— Data lines —
>>>
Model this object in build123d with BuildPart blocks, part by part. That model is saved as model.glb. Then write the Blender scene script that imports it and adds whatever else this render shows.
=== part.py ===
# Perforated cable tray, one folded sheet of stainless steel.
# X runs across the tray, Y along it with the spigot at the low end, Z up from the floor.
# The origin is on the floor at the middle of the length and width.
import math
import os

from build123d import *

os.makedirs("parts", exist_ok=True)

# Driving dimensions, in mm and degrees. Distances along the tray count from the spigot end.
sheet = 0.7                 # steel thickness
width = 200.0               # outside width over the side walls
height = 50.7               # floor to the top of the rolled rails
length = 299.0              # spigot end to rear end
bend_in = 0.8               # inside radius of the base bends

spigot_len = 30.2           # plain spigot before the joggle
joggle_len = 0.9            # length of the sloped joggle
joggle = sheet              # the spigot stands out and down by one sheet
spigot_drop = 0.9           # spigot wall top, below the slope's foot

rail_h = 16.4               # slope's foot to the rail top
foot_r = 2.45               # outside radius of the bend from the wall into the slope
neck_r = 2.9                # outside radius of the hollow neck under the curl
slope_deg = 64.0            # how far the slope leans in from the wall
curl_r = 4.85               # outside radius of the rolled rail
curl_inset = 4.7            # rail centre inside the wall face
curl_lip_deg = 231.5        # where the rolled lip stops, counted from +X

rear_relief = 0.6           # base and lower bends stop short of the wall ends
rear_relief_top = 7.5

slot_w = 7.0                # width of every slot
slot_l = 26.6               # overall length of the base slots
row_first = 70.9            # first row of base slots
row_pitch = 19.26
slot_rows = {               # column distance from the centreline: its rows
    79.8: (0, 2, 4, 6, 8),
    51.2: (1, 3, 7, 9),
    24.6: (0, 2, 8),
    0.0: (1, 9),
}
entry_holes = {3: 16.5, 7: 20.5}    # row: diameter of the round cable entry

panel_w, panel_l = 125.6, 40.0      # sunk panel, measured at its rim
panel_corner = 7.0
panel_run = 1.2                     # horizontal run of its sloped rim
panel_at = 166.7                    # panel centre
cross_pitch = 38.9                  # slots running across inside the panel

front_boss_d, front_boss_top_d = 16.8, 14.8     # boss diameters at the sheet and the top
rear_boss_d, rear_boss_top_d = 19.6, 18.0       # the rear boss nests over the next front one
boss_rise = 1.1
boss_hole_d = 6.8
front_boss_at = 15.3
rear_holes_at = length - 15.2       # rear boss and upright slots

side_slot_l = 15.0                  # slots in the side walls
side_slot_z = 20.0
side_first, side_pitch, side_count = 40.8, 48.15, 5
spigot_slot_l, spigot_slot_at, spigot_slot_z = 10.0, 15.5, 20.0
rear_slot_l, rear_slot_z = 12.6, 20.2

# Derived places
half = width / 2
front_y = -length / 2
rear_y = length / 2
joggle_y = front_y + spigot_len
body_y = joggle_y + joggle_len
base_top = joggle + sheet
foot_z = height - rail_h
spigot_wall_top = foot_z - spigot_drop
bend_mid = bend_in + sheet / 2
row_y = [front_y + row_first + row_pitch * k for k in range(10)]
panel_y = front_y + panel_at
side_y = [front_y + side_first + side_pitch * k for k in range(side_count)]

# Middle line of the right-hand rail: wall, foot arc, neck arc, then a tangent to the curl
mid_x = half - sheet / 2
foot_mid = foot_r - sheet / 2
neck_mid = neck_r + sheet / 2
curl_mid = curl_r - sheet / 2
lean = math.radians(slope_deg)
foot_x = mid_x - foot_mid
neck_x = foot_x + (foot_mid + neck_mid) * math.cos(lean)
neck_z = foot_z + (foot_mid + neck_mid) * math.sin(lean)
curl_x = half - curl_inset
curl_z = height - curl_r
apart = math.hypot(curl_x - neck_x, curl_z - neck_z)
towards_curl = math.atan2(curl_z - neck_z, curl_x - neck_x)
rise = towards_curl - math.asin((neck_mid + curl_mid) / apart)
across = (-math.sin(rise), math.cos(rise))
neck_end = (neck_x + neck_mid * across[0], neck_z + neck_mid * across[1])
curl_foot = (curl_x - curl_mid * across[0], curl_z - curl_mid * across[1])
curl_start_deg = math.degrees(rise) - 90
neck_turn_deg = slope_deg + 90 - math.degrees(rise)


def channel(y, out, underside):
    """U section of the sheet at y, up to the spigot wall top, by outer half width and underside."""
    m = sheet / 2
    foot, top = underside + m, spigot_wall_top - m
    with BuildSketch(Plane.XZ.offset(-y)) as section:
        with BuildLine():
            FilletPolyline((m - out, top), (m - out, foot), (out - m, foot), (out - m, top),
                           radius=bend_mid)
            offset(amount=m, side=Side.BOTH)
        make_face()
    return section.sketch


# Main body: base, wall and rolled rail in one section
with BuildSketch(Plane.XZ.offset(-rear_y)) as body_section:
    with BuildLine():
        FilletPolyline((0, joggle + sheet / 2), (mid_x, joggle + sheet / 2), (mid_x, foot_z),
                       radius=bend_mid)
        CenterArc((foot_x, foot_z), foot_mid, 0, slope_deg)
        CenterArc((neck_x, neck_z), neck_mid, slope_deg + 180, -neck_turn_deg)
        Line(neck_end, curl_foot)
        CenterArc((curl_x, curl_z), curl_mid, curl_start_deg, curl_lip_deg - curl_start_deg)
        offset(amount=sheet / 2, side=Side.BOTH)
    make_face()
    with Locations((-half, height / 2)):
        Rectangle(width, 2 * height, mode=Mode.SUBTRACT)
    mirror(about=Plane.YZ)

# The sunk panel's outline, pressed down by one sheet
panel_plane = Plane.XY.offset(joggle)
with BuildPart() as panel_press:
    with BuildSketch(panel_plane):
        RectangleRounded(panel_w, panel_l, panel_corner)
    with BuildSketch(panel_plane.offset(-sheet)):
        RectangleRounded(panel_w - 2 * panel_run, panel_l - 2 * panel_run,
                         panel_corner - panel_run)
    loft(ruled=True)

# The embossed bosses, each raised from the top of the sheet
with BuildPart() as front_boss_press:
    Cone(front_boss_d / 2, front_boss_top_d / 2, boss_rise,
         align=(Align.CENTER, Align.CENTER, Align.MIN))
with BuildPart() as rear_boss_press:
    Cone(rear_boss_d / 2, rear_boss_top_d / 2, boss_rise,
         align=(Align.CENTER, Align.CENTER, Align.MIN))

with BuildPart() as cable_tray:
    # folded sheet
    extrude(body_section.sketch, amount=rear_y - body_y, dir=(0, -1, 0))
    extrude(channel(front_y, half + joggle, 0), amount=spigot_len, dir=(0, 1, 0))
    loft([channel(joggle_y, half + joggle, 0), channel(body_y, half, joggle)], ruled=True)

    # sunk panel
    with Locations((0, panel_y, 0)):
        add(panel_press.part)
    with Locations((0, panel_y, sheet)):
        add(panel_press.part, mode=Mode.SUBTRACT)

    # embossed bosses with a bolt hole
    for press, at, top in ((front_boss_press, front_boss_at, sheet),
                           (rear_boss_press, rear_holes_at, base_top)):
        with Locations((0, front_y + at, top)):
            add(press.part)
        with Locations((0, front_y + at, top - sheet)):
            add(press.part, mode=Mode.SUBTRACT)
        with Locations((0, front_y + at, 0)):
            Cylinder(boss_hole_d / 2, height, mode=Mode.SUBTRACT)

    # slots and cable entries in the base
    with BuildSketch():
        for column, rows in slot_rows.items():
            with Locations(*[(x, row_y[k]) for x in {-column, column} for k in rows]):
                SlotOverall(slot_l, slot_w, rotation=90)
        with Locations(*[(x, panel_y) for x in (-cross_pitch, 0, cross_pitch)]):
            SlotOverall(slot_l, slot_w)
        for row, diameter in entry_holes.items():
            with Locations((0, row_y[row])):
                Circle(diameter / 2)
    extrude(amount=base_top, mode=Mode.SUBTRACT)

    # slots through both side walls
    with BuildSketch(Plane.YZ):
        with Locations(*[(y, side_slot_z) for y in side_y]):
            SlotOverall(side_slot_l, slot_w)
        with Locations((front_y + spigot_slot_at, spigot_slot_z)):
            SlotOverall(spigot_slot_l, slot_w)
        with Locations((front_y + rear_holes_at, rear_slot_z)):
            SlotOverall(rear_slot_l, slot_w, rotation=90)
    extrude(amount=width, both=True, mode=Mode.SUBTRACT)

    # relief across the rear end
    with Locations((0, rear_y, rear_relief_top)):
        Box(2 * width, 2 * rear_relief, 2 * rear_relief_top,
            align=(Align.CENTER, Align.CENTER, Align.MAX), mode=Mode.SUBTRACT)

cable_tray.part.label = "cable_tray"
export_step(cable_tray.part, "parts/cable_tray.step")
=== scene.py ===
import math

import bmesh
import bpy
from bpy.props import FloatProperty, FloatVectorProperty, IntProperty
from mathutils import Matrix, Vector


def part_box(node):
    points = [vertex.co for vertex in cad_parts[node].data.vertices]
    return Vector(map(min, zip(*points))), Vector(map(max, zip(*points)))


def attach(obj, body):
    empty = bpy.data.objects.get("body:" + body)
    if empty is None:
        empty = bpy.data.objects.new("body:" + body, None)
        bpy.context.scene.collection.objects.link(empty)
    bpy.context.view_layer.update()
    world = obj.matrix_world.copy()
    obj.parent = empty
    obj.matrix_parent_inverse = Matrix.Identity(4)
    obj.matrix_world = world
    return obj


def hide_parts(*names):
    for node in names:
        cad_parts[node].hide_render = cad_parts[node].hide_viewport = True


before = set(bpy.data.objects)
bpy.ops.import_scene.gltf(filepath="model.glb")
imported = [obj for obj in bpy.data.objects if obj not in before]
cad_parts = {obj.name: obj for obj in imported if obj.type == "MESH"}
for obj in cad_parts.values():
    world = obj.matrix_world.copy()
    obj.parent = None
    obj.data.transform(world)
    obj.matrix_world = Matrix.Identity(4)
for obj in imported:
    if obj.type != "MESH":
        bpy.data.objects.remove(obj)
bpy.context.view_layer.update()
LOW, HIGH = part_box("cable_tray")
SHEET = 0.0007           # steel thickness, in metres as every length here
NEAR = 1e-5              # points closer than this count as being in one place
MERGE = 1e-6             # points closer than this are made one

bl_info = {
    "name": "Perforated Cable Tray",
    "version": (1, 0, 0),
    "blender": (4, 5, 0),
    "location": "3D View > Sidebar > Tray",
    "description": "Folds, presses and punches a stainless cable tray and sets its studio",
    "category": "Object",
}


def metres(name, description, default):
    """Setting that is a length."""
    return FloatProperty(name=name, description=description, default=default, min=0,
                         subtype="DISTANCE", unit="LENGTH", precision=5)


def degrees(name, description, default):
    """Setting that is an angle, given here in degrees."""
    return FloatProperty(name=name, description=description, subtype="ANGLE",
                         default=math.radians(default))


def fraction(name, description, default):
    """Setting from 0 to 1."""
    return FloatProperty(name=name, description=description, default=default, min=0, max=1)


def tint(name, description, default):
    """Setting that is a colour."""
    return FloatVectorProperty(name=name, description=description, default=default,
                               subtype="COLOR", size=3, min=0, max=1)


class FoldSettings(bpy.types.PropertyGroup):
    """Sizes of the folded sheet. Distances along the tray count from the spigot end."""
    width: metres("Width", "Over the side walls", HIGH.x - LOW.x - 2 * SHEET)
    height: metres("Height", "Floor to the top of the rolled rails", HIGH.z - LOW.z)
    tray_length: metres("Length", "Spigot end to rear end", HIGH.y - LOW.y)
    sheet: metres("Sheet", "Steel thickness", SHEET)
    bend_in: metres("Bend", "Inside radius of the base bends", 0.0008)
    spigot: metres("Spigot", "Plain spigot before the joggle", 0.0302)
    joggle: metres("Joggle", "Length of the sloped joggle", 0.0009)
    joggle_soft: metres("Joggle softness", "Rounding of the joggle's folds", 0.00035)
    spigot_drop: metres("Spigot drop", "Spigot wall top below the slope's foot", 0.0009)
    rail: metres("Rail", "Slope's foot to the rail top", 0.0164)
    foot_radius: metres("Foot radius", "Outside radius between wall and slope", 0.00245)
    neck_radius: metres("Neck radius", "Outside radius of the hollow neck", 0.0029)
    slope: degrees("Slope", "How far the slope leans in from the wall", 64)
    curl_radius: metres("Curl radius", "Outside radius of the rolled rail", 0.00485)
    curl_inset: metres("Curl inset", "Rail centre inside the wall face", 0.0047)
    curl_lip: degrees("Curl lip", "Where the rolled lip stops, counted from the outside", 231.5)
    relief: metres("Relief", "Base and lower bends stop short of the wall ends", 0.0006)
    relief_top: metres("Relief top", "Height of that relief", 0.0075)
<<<
>>>
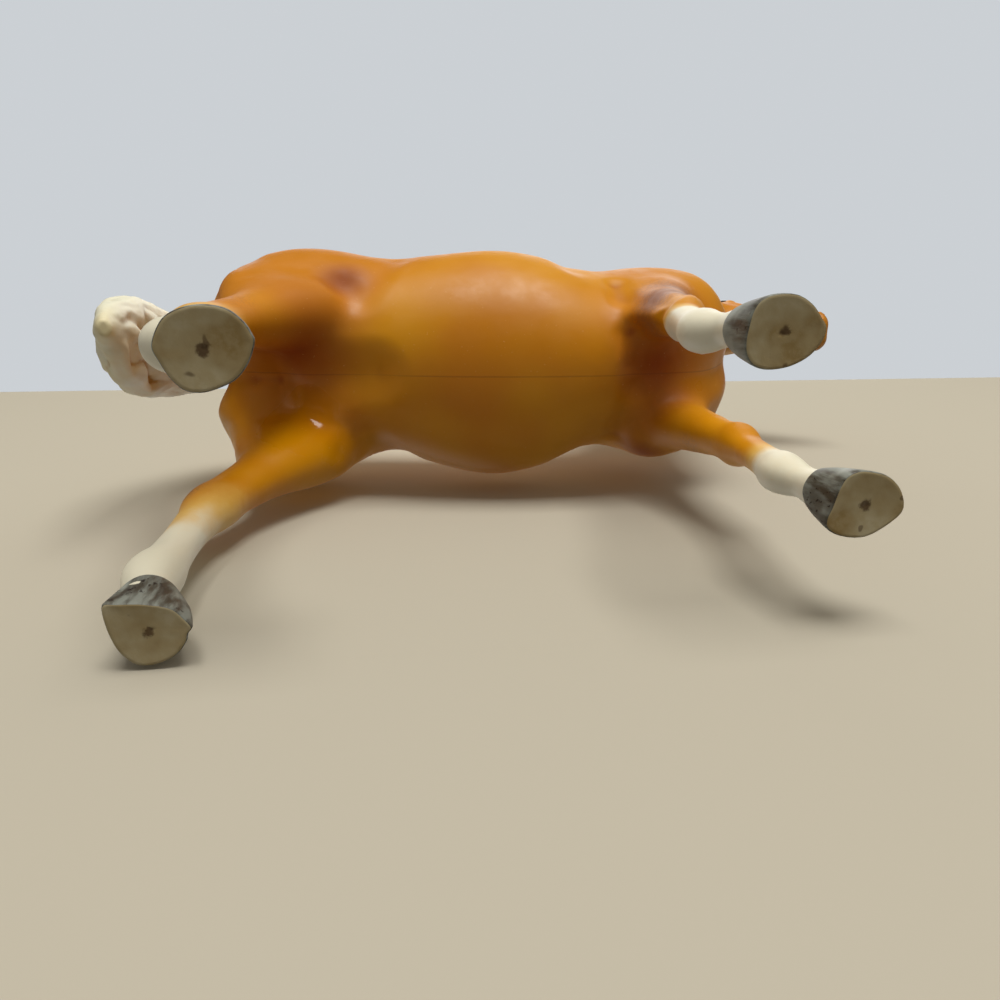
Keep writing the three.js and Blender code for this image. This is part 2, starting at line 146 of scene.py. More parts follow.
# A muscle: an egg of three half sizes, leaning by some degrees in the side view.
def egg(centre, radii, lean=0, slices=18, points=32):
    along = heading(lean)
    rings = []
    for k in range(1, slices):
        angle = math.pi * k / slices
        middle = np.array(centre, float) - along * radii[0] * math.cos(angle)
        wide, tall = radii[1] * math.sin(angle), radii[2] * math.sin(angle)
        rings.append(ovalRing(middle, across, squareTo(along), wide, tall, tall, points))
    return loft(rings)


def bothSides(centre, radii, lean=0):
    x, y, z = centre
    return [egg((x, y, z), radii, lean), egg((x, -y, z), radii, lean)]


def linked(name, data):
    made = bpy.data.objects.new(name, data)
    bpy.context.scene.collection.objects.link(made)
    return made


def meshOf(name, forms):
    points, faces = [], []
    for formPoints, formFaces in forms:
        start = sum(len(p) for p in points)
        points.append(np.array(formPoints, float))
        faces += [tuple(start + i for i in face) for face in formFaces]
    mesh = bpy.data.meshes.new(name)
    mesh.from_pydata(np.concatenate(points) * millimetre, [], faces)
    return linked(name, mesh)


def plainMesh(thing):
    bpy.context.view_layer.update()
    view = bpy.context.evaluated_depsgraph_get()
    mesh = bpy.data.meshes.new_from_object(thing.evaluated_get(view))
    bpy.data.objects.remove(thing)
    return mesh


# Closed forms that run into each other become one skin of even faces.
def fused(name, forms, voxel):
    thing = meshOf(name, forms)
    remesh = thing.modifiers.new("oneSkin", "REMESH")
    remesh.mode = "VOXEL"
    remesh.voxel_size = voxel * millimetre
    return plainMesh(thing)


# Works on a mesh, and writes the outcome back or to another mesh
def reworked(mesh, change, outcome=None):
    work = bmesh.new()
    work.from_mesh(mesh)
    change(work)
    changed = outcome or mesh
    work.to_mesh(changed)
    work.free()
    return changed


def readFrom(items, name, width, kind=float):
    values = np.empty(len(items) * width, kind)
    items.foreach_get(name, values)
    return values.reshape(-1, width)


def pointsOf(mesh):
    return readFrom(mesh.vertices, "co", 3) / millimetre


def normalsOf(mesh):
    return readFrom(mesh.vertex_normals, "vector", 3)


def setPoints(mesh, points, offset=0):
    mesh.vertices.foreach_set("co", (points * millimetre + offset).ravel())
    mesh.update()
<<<
>>>
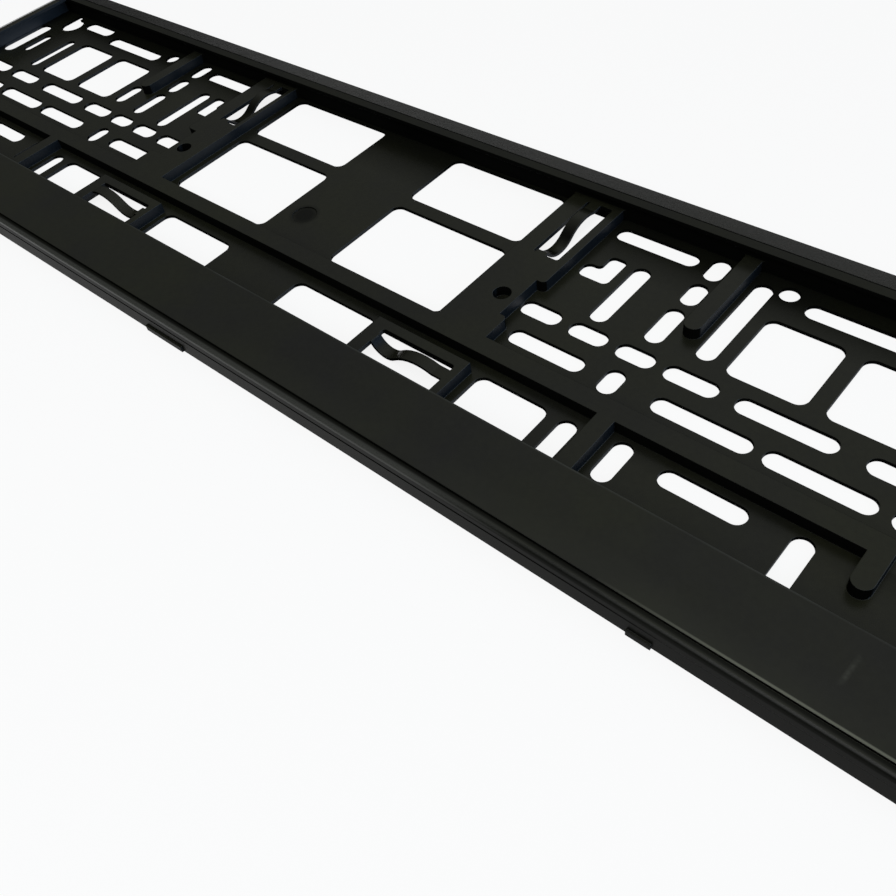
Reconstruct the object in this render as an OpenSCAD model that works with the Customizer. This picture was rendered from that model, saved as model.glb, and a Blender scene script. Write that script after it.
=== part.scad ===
<<<
— Prompt —
Your task is to output exactly the lines from the one with "# relief across the rear end" through the one with "bpy.data.objects.remove(obj)", counting both ends.

— Exercise result —
    # relief across the rear end
    with Locations((0, rear_y, rear_relief_top)):
        Box(2 * width, 2 * rear_relief, 2 * rear_relief_top,
            align=(Align.CENTER, Align.CENTER, Align.MAX), mode=Mode.SUBTRACT)

cable_tray.part.label = "cable_tray"
export_step(cable_tray.part, "parts/cable_tray.step")
=== scene.py ===
import math

import bmesh
import bpy
from bpy.props import FloatProperty, FloatVectorProperty, IntProperty
from mathutils import Matrix, Vector


def part_box(node):
    points = [vertex.co for vertex in cad_parts[node].data.vertices]
    return Vector(map(min, zip(*points))), Vector(map(max, zip(*points)))


def attach(obj, body):
    empty = bpy.data.objects.get("body:" + body)
    if empty is None:
        empty = bpy.data.objects.new("body:" + body, None)
        bpy.context.scene.collection.objects.link(empty)
    bpy.context.view_layer.update()
    world = obj.matrix_world.copy()
    obj.parent = empty
    obj.matrix_parent_inverse = Matrix.Identity(4)
    obj.matrix_world = world
    return obj


def hide_parts(*names):
    for node in names:
        cad_parts[node].hide_render = cad_parts[node].hide_viewport = True


before = set(bpy.data.objects)
bpy.ops.import_scene.gltf(filepath="model.glb")
imported = [obj for obj in bpy.data.objects if obj not in before]
cad_parts = {obj.name: obj for obj in imported if obj.type == "MESH"}
for obj in cad_parts.values():
    world = obj.matrix_world.copy()
    obj.parent = None
    obj.data.transform(world)
    obj.matrix_world = Matrix.Identity(4)
for obj in imported:
    if obj.type != "MESH":
        bpy.data.objects.remove(obj)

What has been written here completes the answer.